14. The fixture according to claim 12 or 13, wherein one reflection surface is vertical and the angle of the other reflection surfaces is 12-17 degrees with respect to a vertical plane.

15. The fixture according to claim 12 or 13, wherein one reflection surface is vertical and the angle of the other reflection surfaces is 15 degrees with respect to a vertical plane.

16. The fixture according to claim 12, wherein the fixture comprises a material having a very high thermal conductivity.

17. The fixture according to claim 16, wherein the material is copper.

18. The fixture according to claim 12, further comprising means for cooling the fixture.

19. The fixture according to claim 18, wherein the cooling means comprises channels in the fixture for carrying water or other suitable cooling media.

20. A device for providing an impact resistant surface on a metal substrate, comprising:

a high intensity laser;

particle distribution means for directing a stream of particles toward the substrate; and

a fixture for holding the metal substrate movably relative to the laser and particle distribution means, said fixture having a retaining mean which includes reflection surfaces for reflecting stray particles of the particle stream back toward the surface of the metal substrate.

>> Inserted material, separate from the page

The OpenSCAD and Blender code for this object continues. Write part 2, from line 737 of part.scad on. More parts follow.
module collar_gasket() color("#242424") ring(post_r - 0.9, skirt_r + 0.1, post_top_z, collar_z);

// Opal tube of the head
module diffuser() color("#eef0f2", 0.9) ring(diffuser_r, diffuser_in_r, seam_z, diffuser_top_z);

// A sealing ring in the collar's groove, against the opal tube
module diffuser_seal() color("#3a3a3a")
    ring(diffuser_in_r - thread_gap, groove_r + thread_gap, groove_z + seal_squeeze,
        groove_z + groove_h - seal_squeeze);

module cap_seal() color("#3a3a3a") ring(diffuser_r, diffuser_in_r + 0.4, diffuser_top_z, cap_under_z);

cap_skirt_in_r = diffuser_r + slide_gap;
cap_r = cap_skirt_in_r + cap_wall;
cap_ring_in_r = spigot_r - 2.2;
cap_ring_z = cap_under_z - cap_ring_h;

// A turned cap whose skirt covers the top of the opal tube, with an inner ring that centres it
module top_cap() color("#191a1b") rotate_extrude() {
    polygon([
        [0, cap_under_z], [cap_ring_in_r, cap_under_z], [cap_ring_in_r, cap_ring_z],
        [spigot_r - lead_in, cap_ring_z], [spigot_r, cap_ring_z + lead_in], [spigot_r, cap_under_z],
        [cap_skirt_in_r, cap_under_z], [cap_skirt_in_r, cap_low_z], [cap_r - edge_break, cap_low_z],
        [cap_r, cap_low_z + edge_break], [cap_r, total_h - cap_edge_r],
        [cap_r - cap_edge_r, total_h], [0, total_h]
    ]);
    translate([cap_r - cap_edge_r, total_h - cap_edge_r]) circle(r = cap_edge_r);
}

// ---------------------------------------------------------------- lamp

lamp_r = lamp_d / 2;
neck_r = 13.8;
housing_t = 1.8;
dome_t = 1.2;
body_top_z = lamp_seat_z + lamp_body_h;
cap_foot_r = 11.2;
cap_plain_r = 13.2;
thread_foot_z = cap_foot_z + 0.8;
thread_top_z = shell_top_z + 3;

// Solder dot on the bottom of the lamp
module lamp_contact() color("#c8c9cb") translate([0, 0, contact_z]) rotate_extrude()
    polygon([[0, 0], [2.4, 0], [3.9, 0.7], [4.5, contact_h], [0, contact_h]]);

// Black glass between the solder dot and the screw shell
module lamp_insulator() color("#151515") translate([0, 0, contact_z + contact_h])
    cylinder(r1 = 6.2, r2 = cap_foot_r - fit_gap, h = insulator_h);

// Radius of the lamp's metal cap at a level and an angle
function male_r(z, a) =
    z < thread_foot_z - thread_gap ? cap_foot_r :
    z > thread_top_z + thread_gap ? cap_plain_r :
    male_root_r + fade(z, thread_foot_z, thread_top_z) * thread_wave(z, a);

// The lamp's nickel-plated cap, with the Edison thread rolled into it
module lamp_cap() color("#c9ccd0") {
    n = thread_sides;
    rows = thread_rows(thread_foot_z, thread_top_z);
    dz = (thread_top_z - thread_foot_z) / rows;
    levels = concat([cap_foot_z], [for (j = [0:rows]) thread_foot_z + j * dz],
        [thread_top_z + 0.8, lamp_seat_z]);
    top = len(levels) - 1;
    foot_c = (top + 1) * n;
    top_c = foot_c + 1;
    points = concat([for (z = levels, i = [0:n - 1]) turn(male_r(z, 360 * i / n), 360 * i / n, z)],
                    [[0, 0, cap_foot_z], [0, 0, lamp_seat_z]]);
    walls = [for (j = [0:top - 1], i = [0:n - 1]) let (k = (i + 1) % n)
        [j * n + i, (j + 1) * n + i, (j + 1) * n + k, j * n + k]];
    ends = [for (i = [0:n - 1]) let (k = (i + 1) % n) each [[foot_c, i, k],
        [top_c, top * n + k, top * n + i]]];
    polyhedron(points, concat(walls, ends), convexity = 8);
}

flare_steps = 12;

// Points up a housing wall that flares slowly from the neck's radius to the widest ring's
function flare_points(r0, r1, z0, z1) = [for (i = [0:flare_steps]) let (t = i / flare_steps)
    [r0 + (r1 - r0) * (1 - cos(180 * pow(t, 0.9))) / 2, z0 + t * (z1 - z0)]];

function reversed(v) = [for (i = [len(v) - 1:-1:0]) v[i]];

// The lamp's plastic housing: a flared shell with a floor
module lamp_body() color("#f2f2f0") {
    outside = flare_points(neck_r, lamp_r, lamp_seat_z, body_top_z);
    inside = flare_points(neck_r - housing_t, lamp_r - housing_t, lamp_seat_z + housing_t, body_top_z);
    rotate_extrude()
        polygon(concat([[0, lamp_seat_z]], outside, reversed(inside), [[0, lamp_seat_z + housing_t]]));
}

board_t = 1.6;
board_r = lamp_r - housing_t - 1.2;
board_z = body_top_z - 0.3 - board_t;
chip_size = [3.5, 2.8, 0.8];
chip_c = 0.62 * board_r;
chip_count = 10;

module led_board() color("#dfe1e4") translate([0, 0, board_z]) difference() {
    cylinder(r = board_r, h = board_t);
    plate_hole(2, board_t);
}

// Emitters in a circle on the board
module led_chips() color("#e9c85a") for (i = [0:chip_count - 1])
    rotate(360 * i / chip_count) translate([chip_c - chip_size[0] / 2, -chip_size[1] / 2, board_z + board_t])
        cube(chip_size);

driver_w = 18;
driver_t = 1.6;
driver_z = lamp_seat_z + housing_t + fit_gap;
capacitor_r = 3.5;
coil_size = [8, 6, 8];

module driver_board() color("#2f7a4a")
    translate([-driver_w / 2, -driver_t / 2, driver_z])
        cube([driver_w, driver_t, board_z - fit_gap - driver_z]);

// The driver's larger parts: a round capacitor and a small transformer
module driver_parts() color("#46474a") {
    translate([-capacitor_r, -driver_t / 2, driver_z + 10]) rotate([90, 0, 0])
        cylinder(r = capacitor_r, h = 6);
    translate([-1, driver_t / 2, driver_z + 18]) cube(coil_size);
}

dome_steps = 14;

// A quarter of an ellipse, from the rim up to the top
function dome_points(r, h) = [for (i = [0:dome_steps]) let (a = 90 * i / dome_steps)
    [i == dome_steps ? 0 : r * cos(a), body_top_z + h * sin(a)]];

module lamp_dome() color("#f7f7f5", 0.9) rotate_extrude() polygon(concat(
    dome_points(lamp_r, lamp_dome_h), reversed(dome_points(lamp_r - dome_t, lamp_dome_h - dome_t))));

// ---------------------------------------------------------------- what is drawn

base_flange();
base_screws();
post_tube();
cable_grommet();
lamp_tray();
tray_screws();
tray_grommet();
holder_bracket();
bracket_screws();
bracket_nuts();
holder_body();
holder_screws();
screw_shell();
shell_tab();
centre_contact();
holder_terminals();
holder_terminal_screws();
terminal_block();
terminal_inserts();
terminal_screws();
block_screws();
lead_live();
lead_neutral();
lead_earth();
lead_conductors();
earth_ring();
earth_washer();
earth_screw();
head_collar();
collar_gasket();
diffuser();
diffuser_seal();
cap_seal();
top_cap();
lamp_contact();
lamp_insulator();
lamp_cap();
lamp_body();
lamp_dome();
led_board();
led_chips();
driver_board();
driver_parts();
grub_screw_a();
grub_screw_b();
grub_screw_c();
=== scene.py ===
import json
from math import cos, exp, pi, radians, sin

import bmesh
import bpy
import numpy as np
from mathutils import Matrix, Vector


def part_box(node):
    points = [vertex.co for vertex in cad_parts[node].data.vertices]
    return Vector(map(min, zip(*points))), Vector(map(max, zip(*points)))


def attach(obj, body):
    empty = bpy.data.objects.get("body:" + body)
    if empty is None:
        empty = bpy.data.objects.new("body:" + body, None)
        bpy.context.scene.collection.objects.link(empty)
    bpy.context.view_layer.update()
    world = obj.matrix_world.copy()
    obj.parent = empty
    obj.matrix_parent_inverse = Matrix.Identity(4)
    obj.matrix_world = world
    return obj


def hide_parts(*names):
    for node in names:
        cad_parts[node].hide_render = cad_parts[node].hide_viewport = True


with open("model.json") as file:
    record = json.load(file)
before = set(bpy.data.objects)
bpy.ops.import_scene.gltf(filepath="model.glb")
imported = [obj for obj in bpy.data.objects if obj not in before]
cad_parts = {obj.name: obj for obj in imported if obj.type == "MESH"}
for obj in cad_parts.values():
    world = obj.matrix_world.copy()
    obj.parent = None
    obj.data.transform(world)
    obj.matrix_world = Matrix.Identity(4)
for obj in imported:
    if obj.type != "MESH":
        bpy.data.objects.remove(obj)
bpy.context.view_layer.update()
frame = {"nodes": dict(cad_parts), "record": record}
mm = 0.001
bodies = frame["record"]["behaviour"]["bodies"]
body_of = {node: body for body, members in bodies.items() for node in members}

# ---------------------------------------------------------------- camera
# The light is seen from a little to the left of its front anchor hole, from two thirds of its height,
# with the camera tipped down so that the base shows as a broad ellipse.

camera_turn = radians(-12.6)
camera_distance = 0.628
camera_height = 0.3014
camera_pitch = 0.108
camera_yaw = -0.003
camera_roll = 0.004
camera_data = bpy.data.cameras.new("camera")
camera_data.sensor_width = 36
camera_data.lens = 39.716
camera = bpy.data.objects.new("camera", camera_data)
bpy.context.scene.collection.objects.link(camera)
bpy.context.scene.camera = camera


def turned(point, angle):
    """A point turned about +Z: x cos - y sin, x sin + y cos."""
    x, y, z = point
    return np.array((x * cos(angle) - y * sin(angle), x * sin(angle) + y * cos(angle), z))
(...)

21. The fixture according to claim 20, further comprising means for adjusting the positions of said reflection surfaces relative to the substrate.

22. The fixture according to claim 20 or 21, wherein one reflection surface is vertical and the angle of the other reflection surfaces is 12-17 degrees with respect to a vertical plane.

23. The device according to claim 20 or 21, wherein one reflection surface is vertical and the angle of the other reflection surfaces is 15 degrees with respect to a vertical plane.

24. The device according to claim 20, wherein the fixture comprises a material having a very high thermal conductivity.

25. The device according to claim 24, wherein the material is copper.

26. The device according to claim 20, further comprising means for cooling the fixture.

27. The device according to claim 26, wherein the cooling means comprises channels in the fixture for carrying water or other suitable cooling media.